Uncovering the genetic component to common disease has been challenging. Whilst we now have more reliable heritability estimates (the proportion of susceptibility to disease which is accounted for by genetics), we are far from finding all genetic variants contributing to heritability. That is to say that if a disease is 80% heritable, we may have only uncovered genetic variants that account for 20% of this heritability.
The current methodology used is common variant association studies, also known as Genome-Wide Association Studies (GWAS). The principle behind GWAS is to use case-control analysis of common variants (defined as having a frequency of greater than 0.5% in the disease population) to signal regions of the human genome that are associated with disease. However, coverage using this methodology is limited and, in a recent paper, Zuk et al (2014) propose that using rare variant association studies (RVAS) rather than GWAS might be the key to uncovering the “missing heritability”.
Unlike GWAS, the design of RVAS has not been settled so they use a mathematical model to work out some of the fundamental factors that will enable RVAS to be statistically powerful enough to yield reliable and translatable results. The five factors they propose to test are:
- The choice of variant
- The frequency threshold
- Sample size
- Other strategies that could be employed
- Whole genome analysis
They started by investigating the choice of variant. Using a Bayesian model, they sub-categorise variants, in this case single base pair mutations, into three classes; silent, missense and disruptive:
- Silent mutations, i.e. those that do not affect protein structure, are classed as neutral
- Disruptive mutations, i.e. those that do affect protein structure, are classed as null
- Missense mutations are divided between the two depending on their level of disruption on protein structure
Interestingly, to mathematically model these missense mutations, they use evolutionary studies which have determined that 25% of missense mutations are disruptive, 50% are weakly disruptive (and called neutral) and 25% are neutral for all Mendelian diseases (think pea experiments by Gregor Mendel in the 1850s). These are then divided into two types; neutral and null, neutral having no effect on protein functioning and null disrupting protein functioning.

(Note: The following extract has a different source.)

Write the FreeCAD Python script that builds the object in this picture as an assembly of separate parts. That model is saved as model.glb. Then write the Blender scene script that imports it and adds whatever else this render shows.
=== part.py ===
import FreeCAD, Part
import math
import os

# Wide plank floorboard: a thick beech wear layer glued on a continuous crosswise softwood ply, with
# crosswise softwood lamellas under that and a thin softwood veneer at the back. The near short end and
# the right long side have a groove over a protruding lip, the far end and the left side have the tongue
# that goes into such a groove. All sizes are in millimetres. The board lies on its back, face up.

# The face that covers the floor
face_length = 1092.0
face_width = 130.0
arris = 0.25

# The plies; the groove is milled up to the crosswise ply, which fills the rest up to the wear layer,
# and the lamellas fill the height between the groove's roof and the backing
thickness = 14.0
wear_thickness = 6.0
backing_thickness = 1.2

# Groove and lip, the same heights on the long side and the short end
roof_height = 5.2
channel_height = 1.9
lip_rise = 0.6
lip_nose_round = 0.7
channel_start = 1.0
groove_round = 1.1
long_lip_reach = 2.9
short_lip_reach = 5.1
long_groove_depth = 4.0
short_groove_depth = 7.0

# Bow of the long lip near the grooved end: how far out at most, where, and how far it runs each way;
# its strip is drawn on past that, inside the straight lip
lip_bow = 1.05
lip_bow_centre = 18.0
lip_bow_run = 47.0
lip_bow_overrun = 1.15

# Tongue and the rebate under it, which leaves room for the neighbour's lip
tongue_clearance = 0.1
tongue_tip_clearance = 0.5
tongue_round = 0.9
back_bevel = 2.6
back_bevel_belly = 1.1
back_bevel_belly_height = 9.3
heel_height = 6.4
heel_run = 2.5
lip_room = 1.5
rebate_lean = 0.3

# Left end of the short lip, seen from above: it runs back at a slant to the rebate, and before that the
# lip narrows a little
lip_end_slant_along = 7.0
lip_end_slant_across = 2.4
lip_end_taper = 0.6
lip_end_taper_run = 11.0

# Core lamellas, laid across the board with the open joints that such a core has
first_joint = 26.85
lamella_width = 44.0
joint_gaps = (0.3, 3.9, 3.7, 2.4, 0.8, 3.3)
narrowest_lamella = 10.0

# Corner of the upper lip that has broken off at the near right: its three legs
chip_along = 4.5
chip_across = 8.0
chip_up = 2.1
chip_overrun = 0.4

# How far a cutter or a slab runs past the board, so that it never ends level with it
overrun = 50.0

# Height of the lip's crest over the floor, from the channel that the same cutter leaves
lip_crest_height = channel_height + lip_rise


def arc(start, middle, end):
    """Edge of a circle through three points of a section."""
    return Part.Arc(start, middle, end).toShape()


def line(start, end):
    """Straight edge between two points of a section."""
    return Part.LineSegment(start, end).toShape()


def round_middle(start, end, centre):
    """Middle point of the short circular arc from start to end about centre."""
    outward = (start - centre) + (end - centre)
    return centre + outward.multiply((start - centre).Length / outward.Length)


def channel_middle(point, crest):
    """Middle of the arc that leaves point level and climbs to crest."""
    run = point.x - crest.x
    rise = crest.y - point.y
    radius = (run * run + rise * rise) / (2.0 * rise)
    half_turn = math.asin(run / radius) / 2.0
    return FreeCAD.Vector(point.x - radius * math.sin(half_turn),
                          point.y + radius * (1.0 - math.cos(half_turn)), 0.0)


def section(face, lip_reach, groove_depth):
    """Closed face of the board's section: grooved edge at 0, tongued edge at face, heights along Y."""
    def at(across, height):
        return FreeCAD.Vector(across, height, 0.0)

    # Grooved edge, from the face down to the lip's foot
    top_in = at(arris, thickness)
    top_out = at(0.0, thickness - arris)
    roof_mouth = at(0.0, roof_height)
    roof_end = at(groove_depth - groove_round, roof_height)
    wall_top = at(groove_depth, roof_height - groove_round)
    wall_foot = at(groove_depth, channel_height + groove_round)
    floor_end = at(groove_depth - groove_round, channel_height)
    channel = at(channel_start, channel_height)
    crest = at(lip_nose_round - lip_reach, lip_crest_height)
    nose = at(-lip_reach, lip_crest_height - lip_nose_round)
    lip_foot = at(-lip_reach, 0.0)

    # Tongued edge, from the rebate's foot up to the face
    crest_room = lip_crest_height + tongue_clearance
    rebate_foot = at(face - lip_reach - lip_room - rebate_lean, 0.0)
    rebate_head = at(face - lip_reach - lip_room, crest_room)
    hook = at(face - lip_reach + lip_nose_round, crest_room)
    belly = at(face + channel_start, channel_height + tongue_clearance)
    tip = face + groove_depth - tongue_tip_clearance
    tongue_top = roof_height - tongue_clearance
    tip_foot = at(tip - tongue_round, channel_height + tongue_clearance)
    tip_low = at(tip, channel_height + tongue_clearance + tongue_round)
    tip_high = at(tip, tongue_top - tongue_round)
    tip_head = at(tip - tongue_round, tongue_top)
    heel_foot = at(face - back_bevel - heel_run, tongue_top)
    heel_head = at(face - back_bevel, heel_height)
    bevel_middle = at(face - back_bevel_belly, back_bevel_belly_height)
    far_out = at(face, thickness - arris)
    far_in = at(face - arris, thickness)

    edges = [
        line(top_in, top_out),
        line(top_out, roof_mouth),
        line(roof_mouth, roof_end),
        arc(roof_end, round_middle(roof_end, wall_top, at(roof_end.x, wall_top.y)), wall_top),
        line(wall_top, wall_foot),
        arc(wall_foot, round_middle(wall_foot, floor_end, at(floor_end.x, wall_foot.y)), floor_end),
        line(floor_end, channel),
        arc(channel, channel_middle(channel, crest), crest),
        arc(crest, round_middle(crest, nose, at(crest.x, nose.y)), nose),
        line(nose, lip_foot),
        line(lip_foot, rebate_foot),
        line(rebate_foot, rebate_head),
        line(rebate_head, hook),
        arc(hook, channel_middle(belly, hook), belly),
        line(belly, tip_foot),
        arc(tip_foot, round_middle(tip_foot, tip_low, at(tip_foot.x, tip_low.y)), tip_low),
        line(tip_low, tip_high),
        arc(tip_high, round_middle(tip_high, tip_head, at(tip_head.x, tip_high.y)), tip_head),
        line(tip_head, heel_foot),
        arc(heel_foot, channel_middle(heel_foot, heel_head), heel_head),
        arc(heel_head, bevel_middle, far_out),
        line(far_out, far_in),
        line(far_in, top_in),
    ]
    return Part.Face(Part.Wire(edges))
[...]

They started their modeling by using disruptive alleles only, in cases versus controls, where it was discovered they needed a vast sample size in order to keep high statistical power for the association tests. Next they investigated adding in null missense mutations. It was calculated that these would have to be selected for by frequency (so the frequency threshold would be lower and more strict) and severity in order to maintain a high power and reduce the need for a large the sample size.
Next they look at altering sampling, i.e. using isolated populations or selecting for gene sets (identified in GWAS) already known to be involved in common disease to see if it is easier to identify rare variants without a large sample size and with a higher frequency threshold. However both of these methods are limited, by studying isolated populations you are restricting the number of variants that you will discover due the relative nature of inter-relatedness of the population, so you will still need to look at case-control unrelated individuals in a large population sample to reveal the total genetic contribution to disease. Similarly with gene sets you are restricted to looking at genes that have been pre-identified so you may miss out on finding new genes involved in the disease, that have not been previously implicated.
Lastly, from the whole genome analysis, they looked at using de Novo mutations (or new mutations) which would need to have a large effect in order to be identified by the model or to look at non-coding regions, although they are less well defined functionally and so results may be difficult to interpret in terms of looking at biological or pathway models for disease.
Results and summary
Essentially the model they propose uncovered a lot of disadvantages to using rare variant association studies as the sole method for revealing genetic variants contributing to heritability. Unfortunately, rare variant association studies seem unlikely to become the gold standard in research in the next decade.
The most interesting finding was the sample size calculations. This is something that plagues GWAS in mental health too, for example, the latest GWAS in schizophrenia was conducted on 20,000 cases and 20,000 controls (approximately). This is still lagging behind other projects, for example height in over 100,000 samples, which only accounts for approximately 65% of heritability.
It seems that there is definitely something missing in the genetic heritability puzzle. It may be intronic (in non-coding regions of DNA), it may be epigenetic (selective methylation of DNA to turn genes “on” and “off” which changes across an individuals’ life time) or, in the case of psychiatric research, it may be endophenotypic (categorising individuals on the basis of abnormal biological responses rather than symptoms e.g. EEG waves).
In the meantime, however, this article highlights the need for more individuals to be involved in this kind of research, to give us the power we need for robust genetic heritability findings whilst we are methodologically limited to using these association studies to find the “missing heritability”.
Or Zuk, Stephen F. Schaffner, Kaitlin Samocha, Ron Do, Eliana Hechter, Sekar Kathiresan, Mark J. Daly, Benjamin M. Neale, Shamil R. Sunyaev, and Eric S. Lander. Searching for missing heritability: Designing rare variant association studies. PNAS 2014 ; published ahead of print January 17, 2014, doi:10.1073/pnas.1322563111
For a more comprehensive review of genetic association studies see: Lewis, C.M. & Knight, J. (2012) Introduction to gene association studies. Cold Spring Harb Protoc; doi: 10.1101/pdb.top068163).